I do understand that in our context, it’s not considered particularly sophisticated or intelligent to talk about calling on angels, or about having encounters with angels – not with the supernatural kind, in public anyway. Although many people admit to having had divine encounters with angels in private conversation with priests. (Maybe that’s why we all need priests!) Of course we are wise to discern the difference between the effects of privilege of race or gender identity or socioeconomic circumstances and the assistance of the divine. And surely there is a vast difference between the luck of finding a parking space in the Back Bay and any ministrations or messages of love or comfort received in moments of extreme vulnerability or grief or poverty of any kind. It seems to me that pondering angels is an activity for people of faith and not for people of certainty.

If you are a person of certainty, I invite you to loosen your grip on that certainty a little, at least for the next hour or so, and spend some time pondering and giving thanks for messengers and ministers of love (which is what angels are), remembering times when you might have been helped and defended by the holy angels of God. I invite you to imagine that there also might be times that you don’t remember, that you didn’t even notice or give thanks for, the attendance of angels. 

Biblically speaking, angels (messengers and ministers of the Holy One of Love) can be invisible or entirely visible, both non-human and entirely human. Sometimes an encounter with an angel seems easily identifiable in real time, and but most often it’s only in hindsight that we suspect that one has been on the receiving end of a divine message or ministration. We who think we are not Biblical literalists nevertheless often apply a literal standard to the Bible – our own post-enlightenment, scientific or historical literalism to our Holy Scripture that it was never meant (or imagined) to address. For people of faith (that is to say, people of uncertainty), in ancient times and in the present, it’s not so much that seeing is believing, it’s that believing is seeing. Sam Portaro writes about the “necessity and wisdom of imagination,” particularly when it comes to seeing angels.[1]  Are angels real? Maybe not, but I believe they are true.

Our ancestor Jacob fell asleep in what he thought was a God-forsaken place. Jacob had been on the run. He’d taken advantage of his brother Esau’s empty stomach to outwit Esau into giving away his birthright as the firstborn. Then Jacob tricked his dying father Isaac into giving him the blessing intended for Esau. When Esau found out about the deception, he was mad enough to kill Jacob and he planned to do just that. Their mother Rebekah warned Jacob to run for his life from his twin brother who was known for his skill as a hunter.
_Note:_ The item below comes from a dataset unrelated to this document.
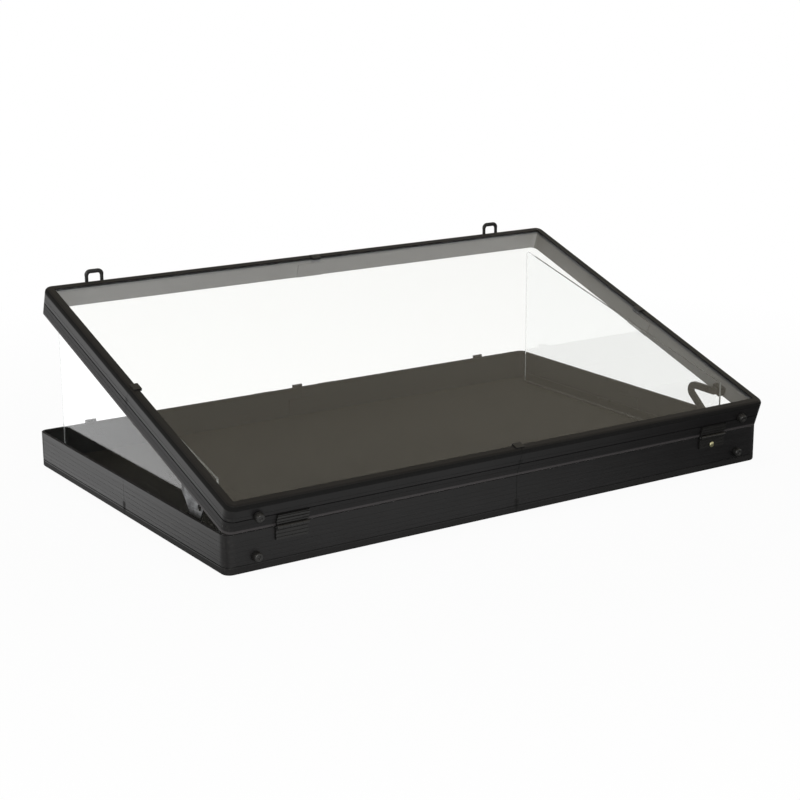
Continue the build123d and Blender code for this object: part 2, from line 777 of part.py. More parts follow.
def hasp_loop(x_middle, upward):
    """The loop, drawn on the closed lid: upward is 1 when flipped up, -1 when hanging down. It
    stands a little off the lid either way, as its stiff pin leaves it."""
    far_level = hasp_pivot_z + upward * hasp_reach
    with BuildPart() as loop:
        with BuildSketch(mouth_section(hasp_pivot_y - hasp_thickness / 2)) as loop_shape:
            with Locations((-x_middle, (hasp_pivot_z + far_level) / 2)):
                Rectangle(hasp_width, hasp_reach)
            if upward > 0:
                far_corners = loop_shape.vertices().group_by(Axis.Z)[-1]
            else:
                far_corners = loop_shape.vertices().group_by(Axis.Z)[0]
            fillet(far_corners, hasp_corner)
            hole_middle = (hasp_pivot_z + far_level) / 2 + upward * (hasp_barrel_radius - hasp_bar) / 2
            with Locations((-x_middle, hole_middle)):
                Rectangle(
                    hasp_width - 2 * hasp_arm,
                    hasp_reach - hasp_bar - hasp_barrel_radius,
                    mode=Mode.SUBTRACT,
                )
        extrude(amount=hasp_thickness)
        with BuildSketch(side_section(x_middle - hasp_width / 2)):
            with Locations((hasp_pivot_y, hasp_pivot_z)):
                Circle(hasp_barrel_radius)
        extrude(amount=hasp_width)
        with BuildSketch(side_section(x_middle - hasp_width / 2)):
            with Locations((hasp_pivot_y, hasp_pivot_z)):
                Circle(hasp_pin_radius + pin_clearance)
        extrude(amount=hasp_width, mode=Mode.SUBTRACT)
    lean = -hasp_lean_up if upward > 0 else hasp_lean_down
    return loop.part.rotate(Axis((0, hasp_pivot_y, hasp_pivot_z), (1, 0, 0)), lean)


for place, x_hasp in hasp_places.items():
    with BuildPart() as hasp_plate:
        with BuildSketch(mouth_section(mouth_face)):
            with Locations((-x_hasp, hasp_pivot_z)):
                RectangleRounded(2 * ear_end, hasp_plate_height, lock_corner)
        extrude(amount=hasp_plate_thickness)
        for ear_x in (x_hasp - ear_end, x_hasp + ear_start):
            with BuildSketch(side_section(ear_x)):
                with Locations((hasp_pivot_y, hasp_pivot_z)):
                    Circle(hasp_pivot_out / 2)
                with Locations((mouth_face + hasp_pivot_out / 2, hasp_pivot_z)):
                    Rectangle(hasp_pivot_out, hasp_pivot_out)
            extrude(amount=hasp_ear)
        with BuildSketch(side_section(x_hasp - ear_end)):
            with Locations((hasp_pivot_y, hasp_pivot_z)):
                Circle(hasp_pin_radius)
        extrude(amount=2 * ear_end, mode=Mode.SUBTRACT)
    write(swung_open(hasp_plate.part), f"hasp_plate_{place}")

    upward = -1 if place == "center" else 1
    write(swung_open(hasp_loop(x_hasp, upward)), f"hasp_loop_{place}")

with BuildPart() as hasp_pins:
    for x_hasp in hasp_places.values():
        with BuildSketch(side_section(x_hasp - ear_end)):
            with Locations((hasp_pivot_y, hasp_pivot_z)):
                Circle(hasp_pin_radius)
        extrude(amount=2 * ear_end)
write(swung_open(hasp_pins.part), "hasp_pins")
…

Jacob went as far as he could when he stopped for the night because the sun had gone down. He was by himself – no tent, no servants, and no place to stay in the city where he stopped. He found a stone to use for a pillow; here we have a poster picture of “uncomfortable.” And Jacob dreamed about God. He dreamed about God’s angels going up to and down from heaven and of hearing God’s promise of protection and companionship and the abundance of children. When he awoke in awe and wonder, he named the spot “Bethel” which means “House of God.” It had been called “Luz”, which means devious or crooked or tricky, and who was more devious or crooked or tricky than Jacob himself? In Jacob’s sleeping imagination, angels were all around – redeeming him, even in the last place on earth that Jacob would have expected an encounter with the Holy One. The place that Jacob had imagined to be god-forsaken, was revealed to be the very entrance to the habitation of the Divine.

So it’s not a stretch for me to imagine this beautiful sanctuary, this House of God, is also a gate to heaven. It’s not a stretch to imagine encounters with angels ascending and descending in the myriad services and meetings that Emmanuel shelters each week, year in and year out, no matter what. You will hear some angels playing and singing in our cantata this morning. It’s out there that it’s harder to imagine angels – in offices and in schools, on Storrow Drive or 128, in the midst of personal and community and societal devastations caused by illness, caused by poverty, caused by addiction, caused by indifference or fear, caused by greed, caused by hatred, caused by war. Our better angels might be harder to see – but they’re there, calling us to turn toward Love. There’s the old rabbinic saying that every single blade of grass has an angel bending over it saying, “Grow, grow!” Grow in love. Grow in joy.

On the eve of the solemn feast of St. Michael and All Angels, just before the eve of Rosh Hashanah, I hear an invitation to us all to be uncomfortable, challenged, and changed by the messages and the ministrations of angels who are hovering over each one of us and whispering. Grow! Let us dream of God being in the last place on earth (or the last place in our own hearts) that we would expect an encounter with the divine. Call on all the angels. Listen and look for angels. Be an angel – deliver the messages and the ministrations of God. Notice that the gates of heaven are wide open whenever we seek to join the Company of Heaven.

1. Sam Portaro, Brightest and Best (Cambridge, MA: Cowley Publications, 1998), p. 172-3.